Support vector machines and feed-forward neural networks for spatial modeling of groundwater qualitative parameters

The present study attempts to model the spatial variability of three groundwater qualitative parameters in Guilan Province, northern Iran, using artificial neural networks (ANNs) and support vector machines (SVMs). Data collected from 140 observation wells for the years 2002-2014 were used. Five variables, X and Y coordinates of the observation well, distance of the observation well from the shoreline, areal average 6-month rainfall depth, and groundwater level at the day of water quality sampling, were considered as primary input variables. In addition, nine qualitative variables were also considered as auxiliary input variables.

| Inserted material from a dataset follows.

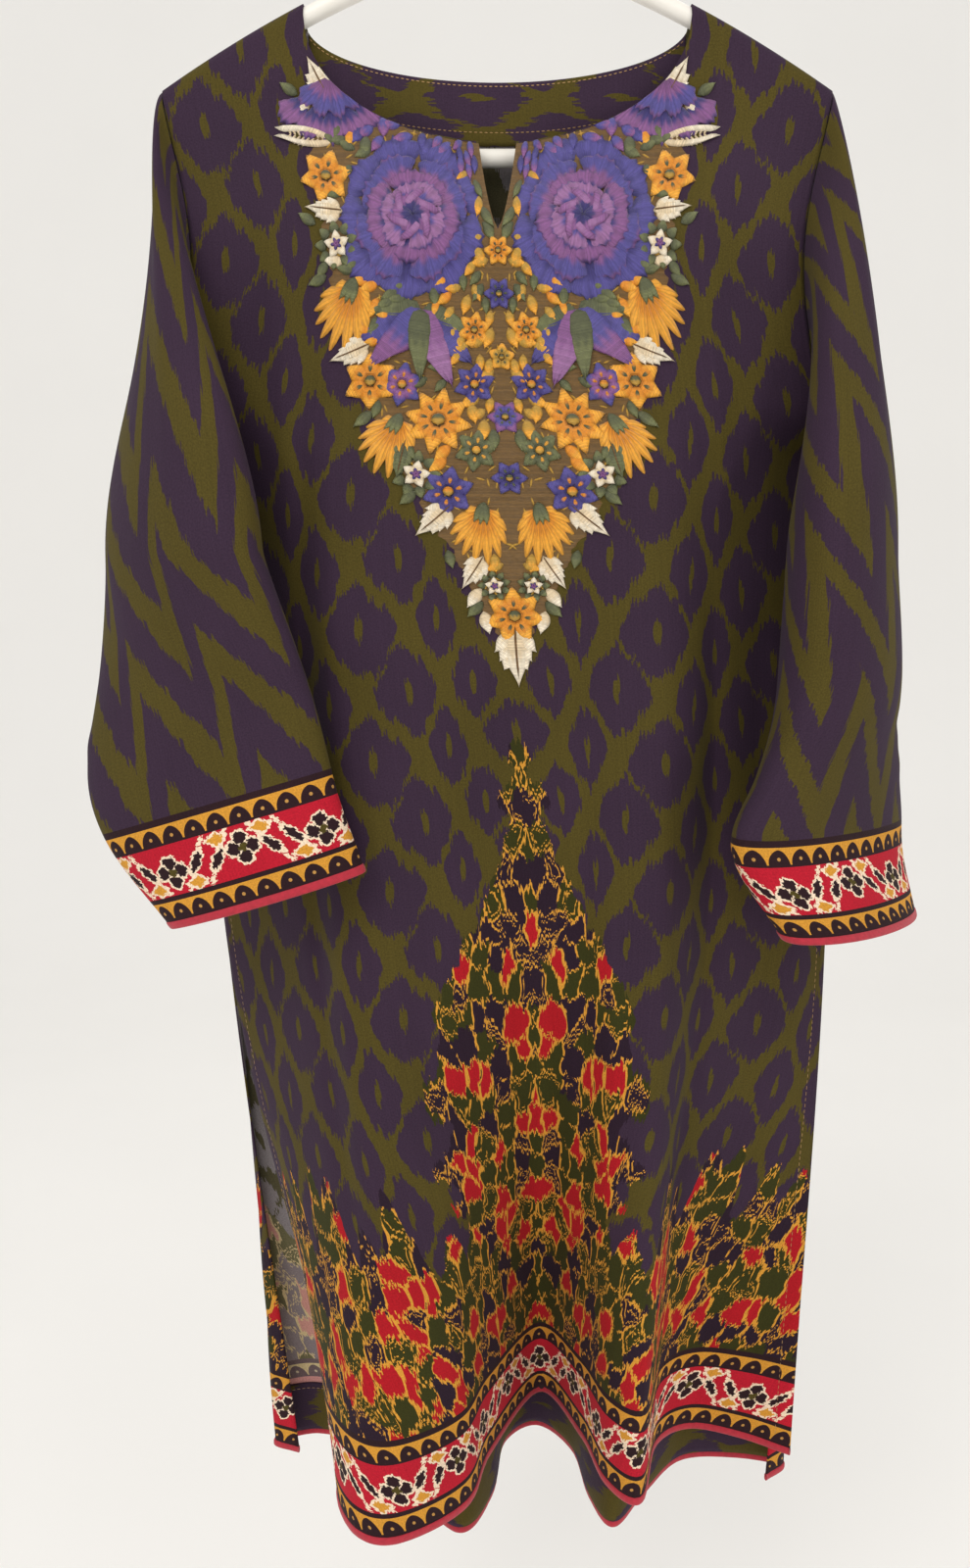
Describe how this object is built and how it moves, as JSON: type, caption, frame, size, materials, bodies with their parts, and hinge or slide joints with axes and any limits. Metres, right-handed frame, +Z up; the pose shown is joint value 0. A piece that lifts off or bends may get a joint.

Electrical conductivity (EC), sodium concentration (Na+),and sulfate concentration (SO42-) of the groundwater in the region were estimated using ANNs and SVMs with different input combinations. The results showed that both ANNs and SVMs work well when the only primary input variable is the well location. The ANN yielded an RMSE of 1.03 mEq/l for SO42-, 1.05 mEq/l for Na+, and 203.17 mu S/cm for EC, using the X and Y coordinates of the observation wells in the study area. In the case of SVM, these values were, respectively, 0.87, 0.87, and 176.68. Considering the auxiliary input variables (pH, EC, and the concentrations of Na+, K+, Ca2+, Mg2+, Cl-, SO42-, and HCO3-) resulted in a significant decrease in the RMSE of both ANNs (0.22, 0.30, and 33.04) and SVMs (0.26, 0.34, and 36.23). Comparing these RMSE values with those of cokriging interpolation technique (0.59, 0.98, and 177.59) indicated that ANNs and SVMs produced more accurate estimates of the three qualitative parameters. The relative importance of auxiliary input variables was also determined using Gamma test. The output uncertainty of ANNs and SVMs were determined using p-factor and d-factor. The results showed that SVMs have less uncertainty than ANNs.